- STATED EXERCISE -
Repeat the entire listing exactly.

- DATA PROVIDED -

========================

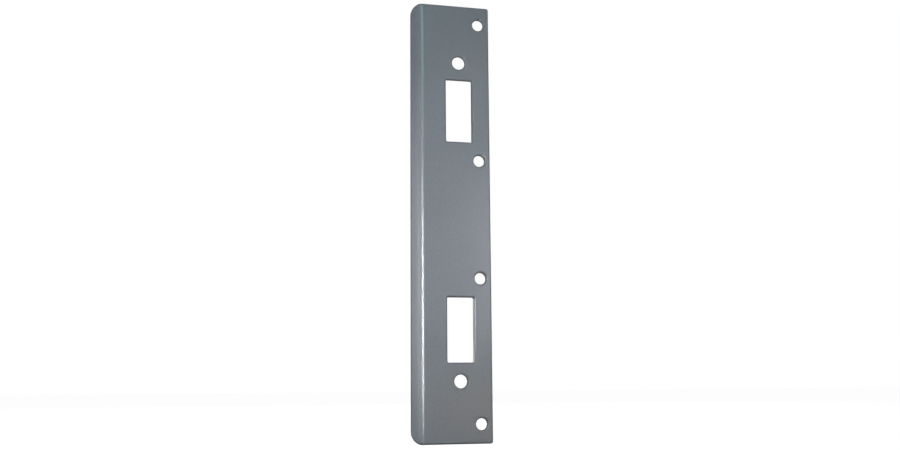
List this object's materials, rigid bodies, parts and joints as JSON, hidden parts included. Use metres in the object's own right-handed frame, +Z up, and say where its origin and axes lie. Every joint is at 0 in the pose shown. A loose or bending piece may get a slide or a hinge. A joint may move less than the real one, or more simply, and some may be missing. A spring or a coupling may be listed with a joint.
{
  "type": "door strike plate",
  "caption": "Long flat strike plate with bolt windows, a row of screw holes along the free edge and a rounded lip folded back along the opposite edge.",
  "frame": {"origin": "on the plane of the rear face, half way up the plate, on the line through the middles of both bolt windows", "axes": "+Z up the door edge along the plate's length, +Y out of the rear face into the door frame, +X towards the free edge that has the screw holes; the lip is on the -X side"},
  "size_m": [0.0512, 0.0067, 0.2794],
  "materials": {
    "painted_steel": "satin silver-grey paint over steel"
  },
  "bodies": {
    "root": {"strike_plate": "painted_steel"}
  },
  "joints": []
}
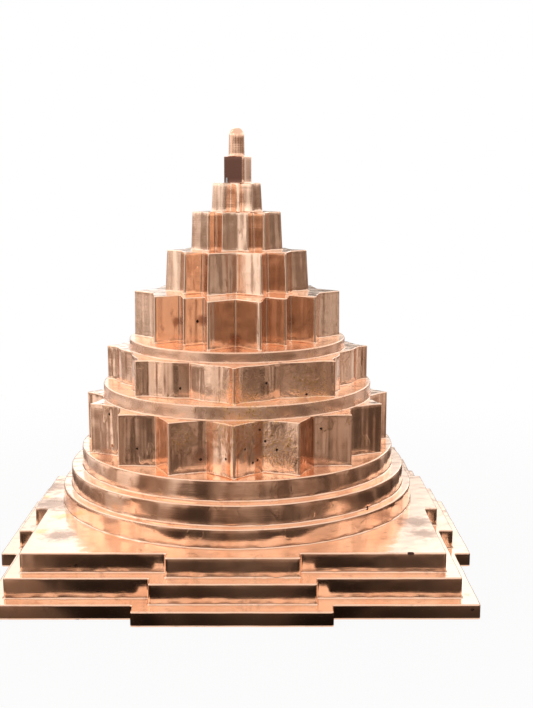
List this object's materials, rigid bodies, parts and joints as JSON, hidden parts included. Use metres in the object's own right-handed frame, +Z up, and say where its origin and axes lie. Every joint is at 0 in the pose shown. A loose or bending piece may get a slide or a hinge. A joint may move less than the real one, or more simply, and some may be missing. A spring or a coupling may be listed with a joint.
{
  "type": "stepped copper meru yantra",
  "caption": "Stepped ritual mountain of polished copper: a gated square base, round girdles, two lotuses and star tiers under a small domed finial.",
  "frame": {"origin": "middle of the underside, on the surface that it stands on", "axes": "+Z up through the finial; -Y is the front; +X is to the right seen from the front, along the long axis of the star tiers"},
  "size_m": [0.163, 0.163, 0.151],
  "materials": {
    "base_copper": "cast copper, hand filed and polished, rose brown with light oxide blotches",
    "girdle_copper": "turned copper, polished, with fine marks around it",
    "lotus_copper": "cast copper, filed and polished, with small pits and scratches",
    "polished_copper": "polished copper with fine level tool marks and small pinholes",
    "steel_fixing": "plain machined steel"
  },
  "bodies": {
    "root": {"base_plate_lower": "base_copper", "base_plate_middle": "base_copper", "base_plate_upper": "base_copper", "girdle_ring_lower": "girdle_copper", "girdle_ring_middle": "girdle_copper", "girdle_ring_upper": "girdle_copper", "lotus_sixteen": "lotus_copper", "seat_ring_eight": "lotus_copper", "lotus_eight": "lotus_copper", "seat_ring_star": "lotus_copper", "star_fourteen": "polished_copper", "star_ten_outer": "polished_copper", "star_ten_inner": "polished_copper", "star_eight": "polished_copper", "triangle_block": "polished_copper", "bindu_finial": "polished_copper", "tie_rod": "steel_fixing", "rod_nut": "steel_fixing", "rod_washer": "steel_fixing", "base_screws": "steel_fixing", "top_stud": "steel_fixing", "locating_dowels": "steel_fixing"}
  },
  "joints": []
}
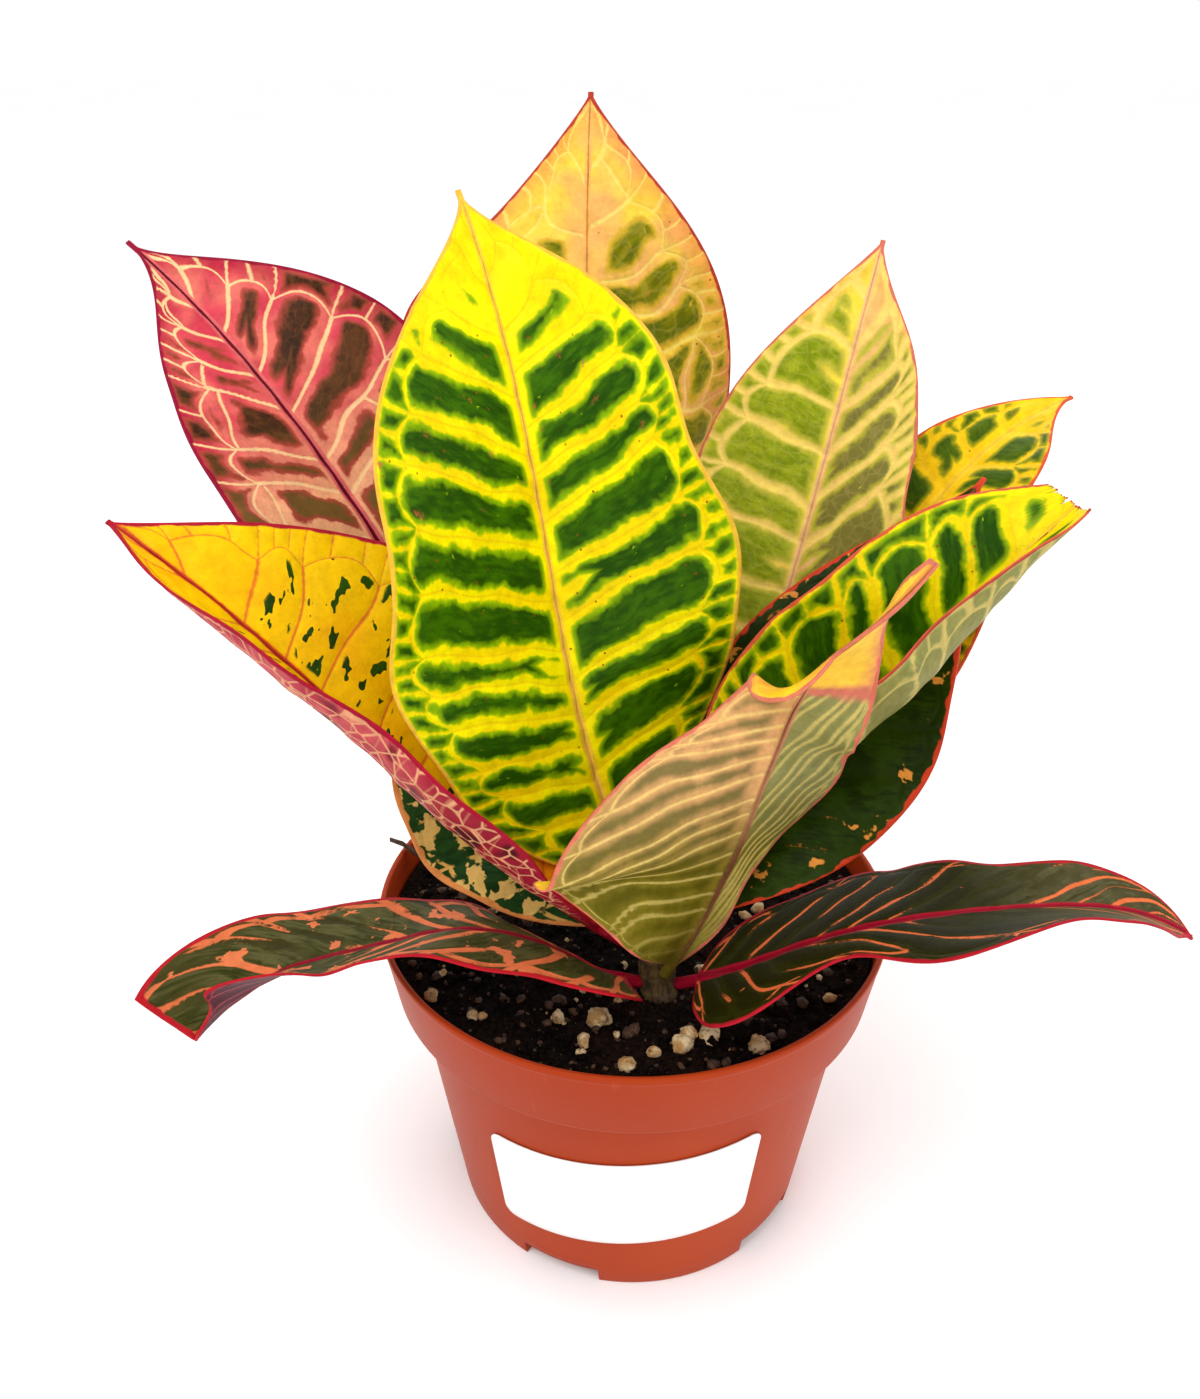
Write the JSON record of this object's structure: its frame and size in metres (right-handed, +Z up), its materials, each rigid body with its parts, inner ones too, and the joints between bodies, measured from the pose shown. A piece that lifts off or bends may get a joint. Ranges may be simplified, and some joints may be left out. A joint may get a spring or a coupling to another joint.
{
  "type": "potted croton",
  "caption": "Young croton with broad variegated leaves, growing in a round terracotta-coloured plastic nursery pot with a blank label.",
  "frame": {"origin": "on the pot's axis, at the level that the pot stands on", "axes": "+Z up along the pot's axis, -Y towards the side with the label"},
  "size_m": [0.1985, 0.1153, 0.2229],
  "materials": {
    "pot": "satin",
    "label": "smooth",
    "soil": "crumbly",
    "stem": "matt",
    "leaf_01": "waxy",
    "leaf_02": "waxy",
    "leaf_03": "waxy",
    "leaf_04": "waxy",
    "leaf_05": "waxy",
    "leaf_06": "waxy",
    "leaf_07": "waxy",
    "leaf_08": "waxy",
    "leaf_09": "waxy",
    "leaf_10": "waxy",
    "leaf_11": "waxy",
    "leaf_12": "waxy"
  },
  "bodies": {
    "root": {"pot": "pot", "label": "label", "soil": "soil", "stem": "stem", "leaf_01": "leaf_01", "leaf_02": "leaf_02", "leaf_03": "leaf_03", "leaf_04": "leaf_04", "leaf_05": "leaf_05", "leaf_06": "leaf_06", "leaf_07": "leaf_07", "leaf_08": "leaf_08", "leaf_09": "leaf_09", "leaf_10": "leaf_10", "leaf_11": "leaf_11", "leaf_12": "leaf_12"}
  },
  "joints": []
}
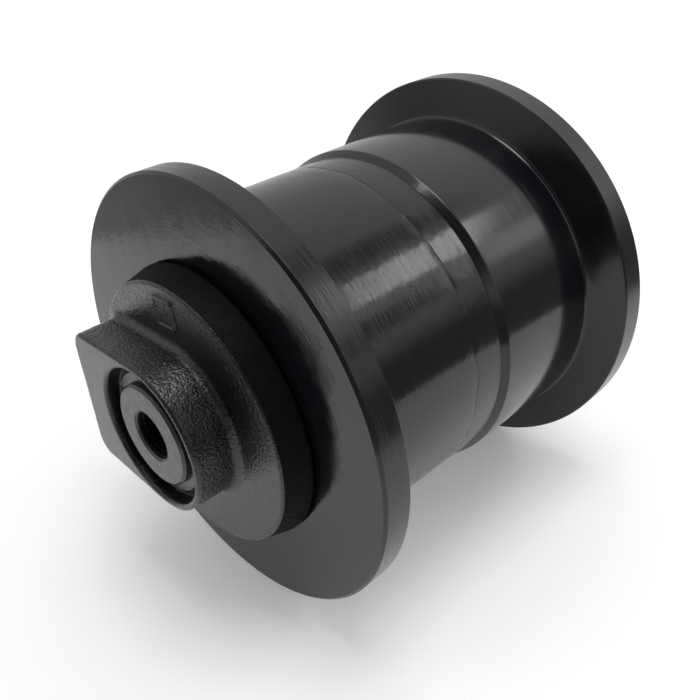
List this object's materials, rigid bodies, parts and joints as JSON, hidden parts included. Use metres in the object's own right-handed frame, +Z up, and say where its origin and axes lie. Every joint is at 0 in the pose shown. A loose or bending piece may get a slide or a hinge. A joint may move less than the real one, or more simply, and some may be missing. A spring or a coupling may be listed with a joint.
{
  "type": "track roller",
  "caption": "Flanged track roller with a stepped tread, turning on a fixed shaft with tapped ends under cast end collars with flats.",
  "frame": {"origin": "the roller's centre, on its axis and halfway between the ends", "axes": "+Y along the axis towards the rear end, +Z up, and the flats on the collars face -X"},
  "size_m": [0.165, 0.204, 0.165],
  "materials": {
    "shell_paint": "gloss black enamel over turned steel",
    "weld_paint": "gloss black enamel over a dressed weld",
    "collar_paint": "gloss black enamel over a rough casting",
    "shaft_steel": "thin black paint worn to turned steel",
    "plug_steel": "phosphated",
    "spring_steel": "oiled black spring steel",
    "seal_steel": "lapped",
    "bush_bronze": "bored bronze",
    "rubber": "matt black nitrile"
  },
  "bodies": {
    "axle": {"shaft": "shaft_steel", "oil_plug": "plug_steel", "front_collar": "collar_paint", "front_shaft_o_ring": "rubber", "front_retaining_ring": "spring_steel", "front_fixed_seal_ring": "seal_steel", "front_fixed_toric": "rubber", "rear_collar": "collar_paint", "rear_shaft_o_ring": "rubber", "rear_retaining_ring": "spring_steel", "rear_fixed_seal_ring": "seal_steel", "rear_fixed_toric": "rubber"},
    "roller": {"shell_front_half": "shell_paint", "shell_rear_half": "shell_paint", "shell_weld": "weld_paint", "front_bush": "bush_bronze", "front_rotating_seal_ring": "seal_steel", "front_rotating_toric": "rubber", "rear_bush": "bush_bronze", "rear_rotating_seal_ring": "seal_steel", "rear_rotating_toric": "rubber"}
  },
  "joints": [
    {"name": "roller_spin", "type": "hinge", "parent": "axle", "child": "roller", "pos_m": [0, 0, 0], "axis": [0, 1, 0], "continuous": true}
  ]
}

========================

- WRITTEN ANSWER -
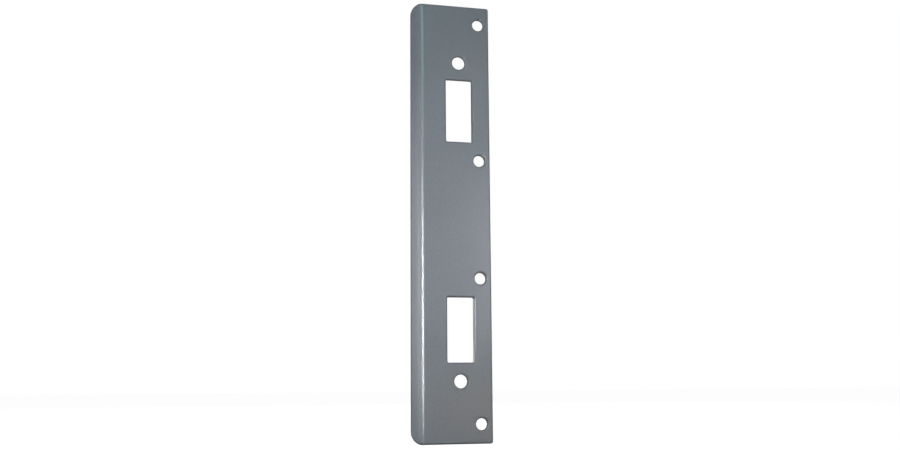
List this object's materials, rigid bodies, parts and joints as JSON, hidden parts included. Use metres in the object's own right-handed frame, +Z up, and say where its origin and axes lie. Every joint is at 0 in the pose shown. A loose or bending piece may get a slide or a hinge. A joint may move less than the real one, or more simply, and some may be missing. A spring or a coupling may be listed with a joint.
{
  "type": "door strike plate",
  "caption": "Long flat strike plate with bolt windows, a row of screw holes along the free edge and a rounded lip folded back along the opposite edge.",
  "frame": {"origin": "on the plane of the rear face, half way up the plate, on the line through the middles of both bolt windows", "axes": "+Z up the door edge along the plate's length, +Y out of the rear face into the door frame, +X towards the free edge that has the screw holes; the lip is on the -X side"},
  "size_m": [0.0512, 0.0067, 0.2794],
  "materials": {
    "painted_steel": "satin silver-grey paint over steel"
  },
  "bodies": {
    "root": {"strike_plate": "painted_steel"}
  },
  "joints": []
}
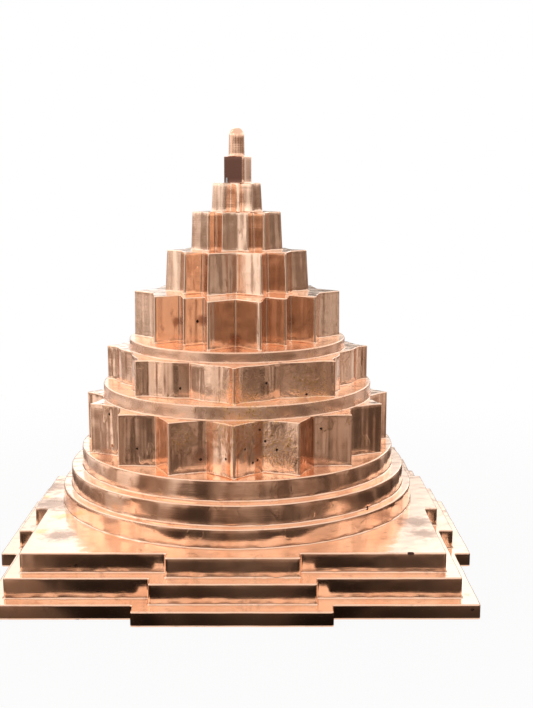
List this object's materials, rigid bodies, parts and joints as JSON, hidden parts included. Use metres in the object's own right-handed frame, +Z up, and say where its origin and axes lie. Every joint is at 0 in the pose shown. A loose or bending piece may get a slide or a hinge. A joint may move less than the real one, or more simply, and some may be missing. A spring or a coupling may be listed with a joint.
{
  "type": "stepped copper meru yantra",
  "caption": "Stepped ritual mountain of polished copper: a gated square base, round girdles, two lotuses and star tiers under a small domed finial.",
  "frame": {"origin": "middle of the underside, on the surface that it stands on", "axes": "+Z up through the finial; -Y is the front; +X is to the right seen from the front, along the long axis of the star tiers"},
  "size_m": [0.163, 0.163, 0.151],
  "materials": {
    "base_copper": "cast copper, hand filed and polished, rose brown with light oxide blotches",
    "girdle_copper": "turned copper, polished, with fine marks around it",
    "lotus_copper": "cast copper, filed and polished, with small pits and scratches",
    "polished_copper": "polished copper with fine level tool marks and small pinholes",
    "steel_fixing": "plain machined steel"
  },
  "bodies": {
    "root": {"base_plate_lower": "base_copper", "base_plate_middle": "base_copper", "base_plate_upper": "base_copper", "girdle_ring_lower": "girdle_copper", "girdle_ring_middle": "girdle_copper", "girdle_ring_upper": "girdle_copper", "lotus_sixteen": "lotus_copper", "seat_ring_eight": "lotus_copper", "lotus_eight": "lotus_copper", "seat_ring_star": "lotus_copper", "star_fourteen": "polished_copper", "star_ten_outer": "polished_copper", "star_ten_inner": "polished_copper", "star_eight": "polished_copper", "triangle_block": "polished_copper", "bindu_finial": "polished_copper", "tie_rod": "steel_fixing", "rod_nut": "steel_fixing", "rod_washer": "steel_fixing", "base_screws": "steel_fixing", "top_stud": "steel_fixing", "locating_dowels": "steel_fixing"}
  },
  "joints": []
}
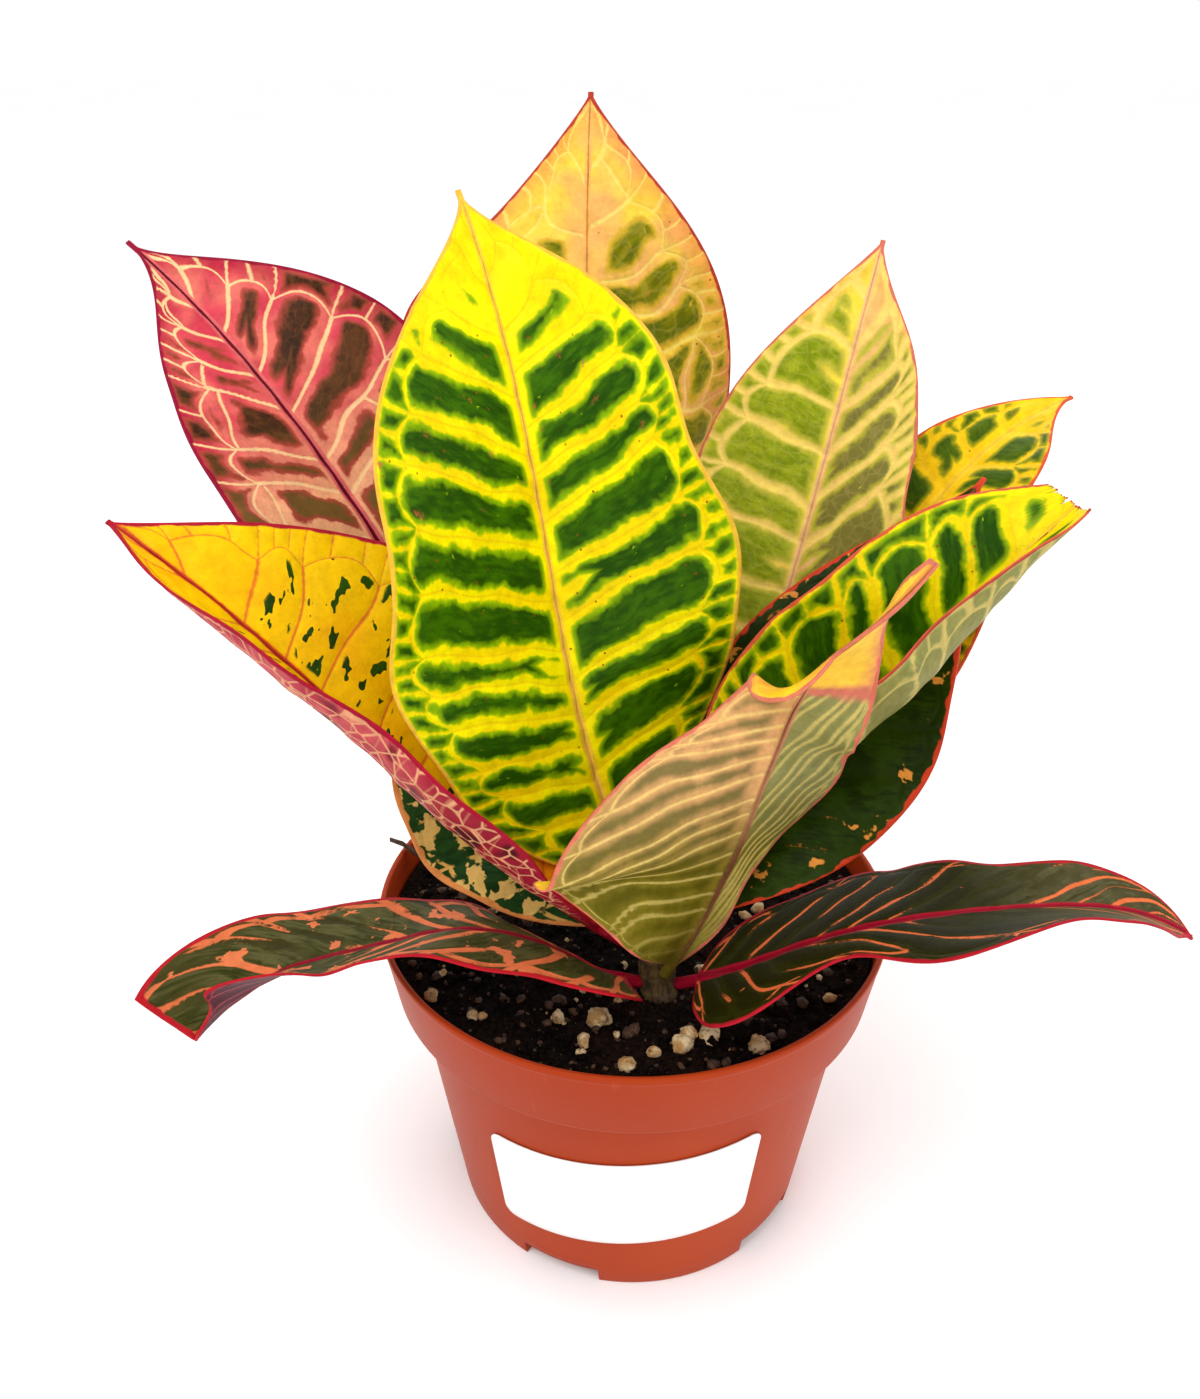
Write the JSON record of this object's structure: its frame and size in metres (right-handed, +Z up), its materials, each rigid body with its parts, inner ones too, and the joints between bodies, measured from the pose shown. A piece that lifts off or bends may get a joint. Ranges may be simplified, and some joints may be left out. A joint may get a spring or a coupling to another joint.
{
  "type": "potted croton",
  "caption": "Young croton with broad variegated leaves, growing in a round terracotta-coloured plastic nursery pot with a blank label.",
  "frame": {"origin": "on the pot's axis, at the level that the pot stands on", "axes": "+Z up along the pot's axis, -Y towards the side with the label"},
  "size_m": [0.1985, 0.1153, 0.2229],
  "materials": {
    "pot": "satin",
    "label": "smooth",
    "soil": "crumbly",
    "stem": "matt",
    "leaf_01": "waxy",
    "leaf_02": "waxy",
    "leaf_03": "waxy",
    "leaf_04": "waxy",
    "leaf_05": "waxy",
    "leaf_06": "waxy",
    "leaf_07": "waxy",
    "leaf_08": "waxy",
    "leaf_09": "waxy",
    "leaf_10": "waxy",
    "leaf_11": "waxy",
    "leaf_12": "waxy"
  },
  "bodies": {
    "root": {"pot": "pot", "label": "label", "soil": "soil", "stem": "stem", "leaf_01": "leaf_01", "leaf_02": "leaf_02", "leaf_03": "leaf_03", "leaf_04": "leaf_04", "leaf_05": "leaf_05", "leaf_06": "leaf_06", "leaf_07": "leaf_07", "leaf_08": "leaf_08", "leaf_09": "leaf_09", "leaf_10": "leaf_10", "leaf_11": "leaf_11", "leaf_12": "leaf_12"}
  },
  "joints": []
}
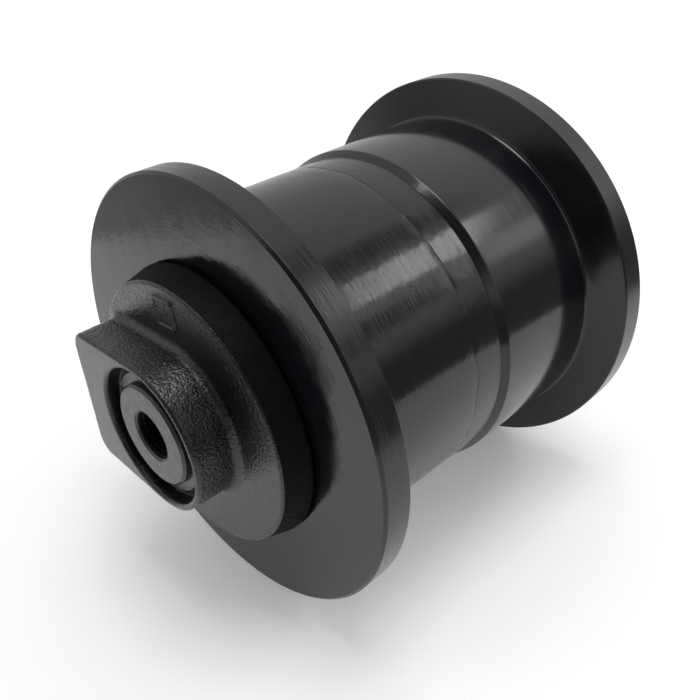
List this object's materials, rigid bodies, parts and joints as JSON, hidden parts included. Use metres in the object's own right-handed frame, +Z up, and say where its origin and axes lie. Every joint is at 0 in the pose shown. A loose or bending piece may get a slide or a hinge. A joint may move less than the real one, or more simply, and some may be missing. A spring or a coupling may be listed with a joint.
{
  "type": "track roller",
  "caption": "Flanged track roller with a stepped tread, turning on a fixed shaft with tapped ends under cast end collars with flats.",
  "frame": {"origin": "the roller's centre, on its axis and halfway between the ends", "axes": "+Y along the axis towards the rear end, +Z up, and the flats on the collars face -X"},
  "size_m": [0.165, 0.204, 0.165],
  "materials": {
    "shell_paint": "gloss black enamel over turned steel",
    "weld_paint": "gloss black enamel over a dressed weld",
    "collar_paint": "gloss black enamel over a rough casting",
    "shaft_steel": "thin black paint worn to turned steel",
    "plug_steel": "phosphated",
    "spring_steel": "oiled black spring steel",
    "seal_steel": "lapped",
    "bush_bronze": "bored bronze",
    "rubber": "matt black nitrile"
  },
  "bodies": {
    "axle": {"shaft": "shaft_steel", "oil_plug": "plug_steel", "front_collar": "collar_paint", "front_shaft_o_ring": "rubber", "front_retaining_ring": "spring_steel", "front_fixed_seal_ring": "seal_steel", "front_fixed_toric": "rubber", "rear_collar": "collar_paint", "rear_shaft_o_ring": "rubber", "rear_retaining_ring": "spring_steel", "rear_fixed_seal_ring": "seal_steel", "rear_fixed_toric": "rubber"},
    "roller": {"shell_front_half": "shell_paint", "shell_rear_half": "shell_paint", "shell_weld": "weld_paint", "front_bush": "bush_bronze", "front_rotating_seal_ring": "seal_steel", "front_rotating_toric": "rubber", "rear_bush": "bush_bronze", "rear_rotating_seal_ring": "seal_steel", "rear_rotating_toric": "rubber"}
  },
  "joints": [
    {"name": "roller_spin", "type": "hinge", "parent": "axle", "child": "roller", "pos_m": [0, 0, 0], "axis": [0, 1, 0], "continuous": true}
  ]
}